Africa is facing a shortage of 30 million metric tons of food, mainly wheat, maize and soybeans imported from Russia and Ukraine. Since Russia’s launched its invasion in February, wheat prices in Africa have increased by 45%, while farmers there are paying 300% more for imported fertilizer, the African Development Bank (AfDB) stated.
Russia launched its war as 13 million people in the Horn of Africa face severe hunger because of drought. On May 20, the United Nations said food insecurity in the Africa’s central Sahel region was set to reach its highest level since 2014, leaving 18 million people on the edge of severe hunger.
Russian President Vladimir Putin blames Western economic sanctions for spiking food and energy prices since the war began. But Western officials dismiss that, noting that sanctions exclude Russian agricultural products and humanitarian aid.

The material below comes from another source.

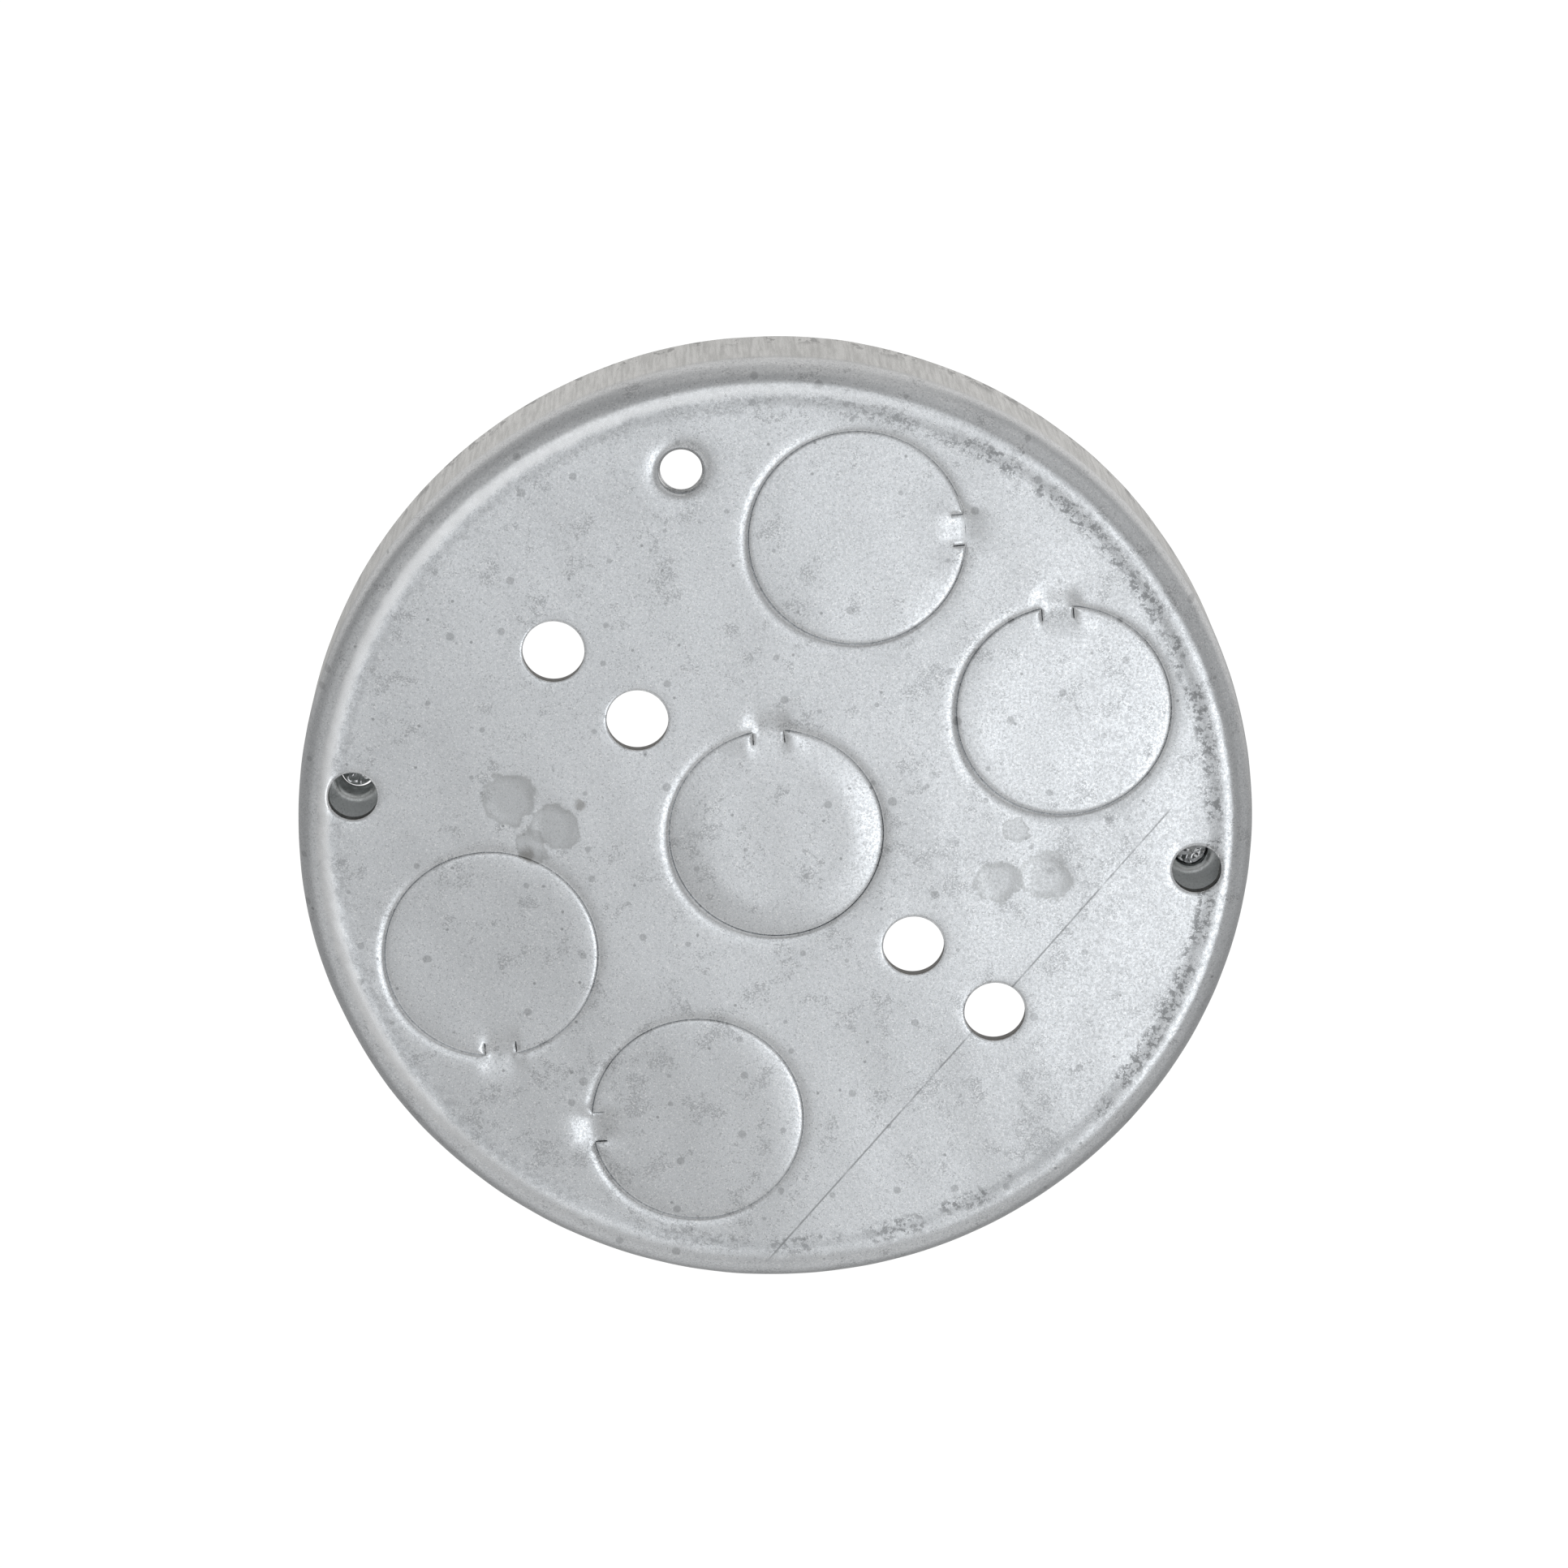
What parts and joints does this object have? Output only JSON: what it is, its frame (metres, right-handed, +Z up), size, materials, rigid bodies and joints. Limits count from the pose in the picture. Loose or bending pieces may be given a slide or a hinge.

“When we imposed sanctions on Russia so that it would end its aggression against Ukraine as quickly as possible, we deliberately created exceptions for agricultural goods, for fertilizer, for insurance, and shipping necessary to move these products precisely to avoid worsening the food crisis,” U.S. Secretary of State Antony Blinken said on June 24.
The Associated Press reported that despite the exemptions, sanctions “have targeted Russian shipping and made international shipping companies reluctant to transport Russian cargoes.”
But Blinken said, “Nothing – nothing is preventing food and fertilizer from leaving Russia, and only one country is blocking food and fertilizer from leaving Ukraine, and that is Russia.”
In a June meeting with Senegal’s President Macy Sall, who chairs the African Union, Putin said Russia was ready to “facilitate the peaceful passage and guarantee the safety of arrivals” for ships seeking to export grain from Ukraine.
But, according to AP, Ukraine “fears that opening up safe corridors to Ukrainian ports could make them vulnerable to Russian attack.”
Reuters reported on July 19 that the E.U. is considering softening some sanctions on Russian banks to encourage food exports from Russian ports.
During June’s G7 summit in Germany, U.S. President Biden pledged an additional $2.76 billion to protect the world’s most vulnerable populations from hunger. That is more than half of the more than $4.5 billion in additional resources pledged by G7 leaders.
In all, the U.S. has pledged a total of $5.56 billion for global food security since the start of Russia’s invasion.
On July 18, the United States Agency for International Development (USAID) announced $1.3 billion in humanitarian assistance to the Horn of Africa to help avert mass starvation due to drought and the war in Ukraine. The agency said skyrocketing food, fuel and fertilizer prices are hitting Ethiopia, Kenya and Somalia hard.
Washington is also supporting the AfDB’s $1.5 billion initiative to feed Africa and its Africa Disaster Risk Financing program, aimed at helping African governments to respond to food insecurity caused by severe weather conditions.
Meeting in Tehran on July 19, Putin and Turkish President Recep Tayyip Erdogan reportedly made progress in talks about a path for Ukraine grain shipments through the Black Sea, The Moscow Times reported.
Turkey is a member of the U.S.-led NATO defense alliance but also has military designs in northern Syria, where Russia has propped up the regime of Bashar Assad.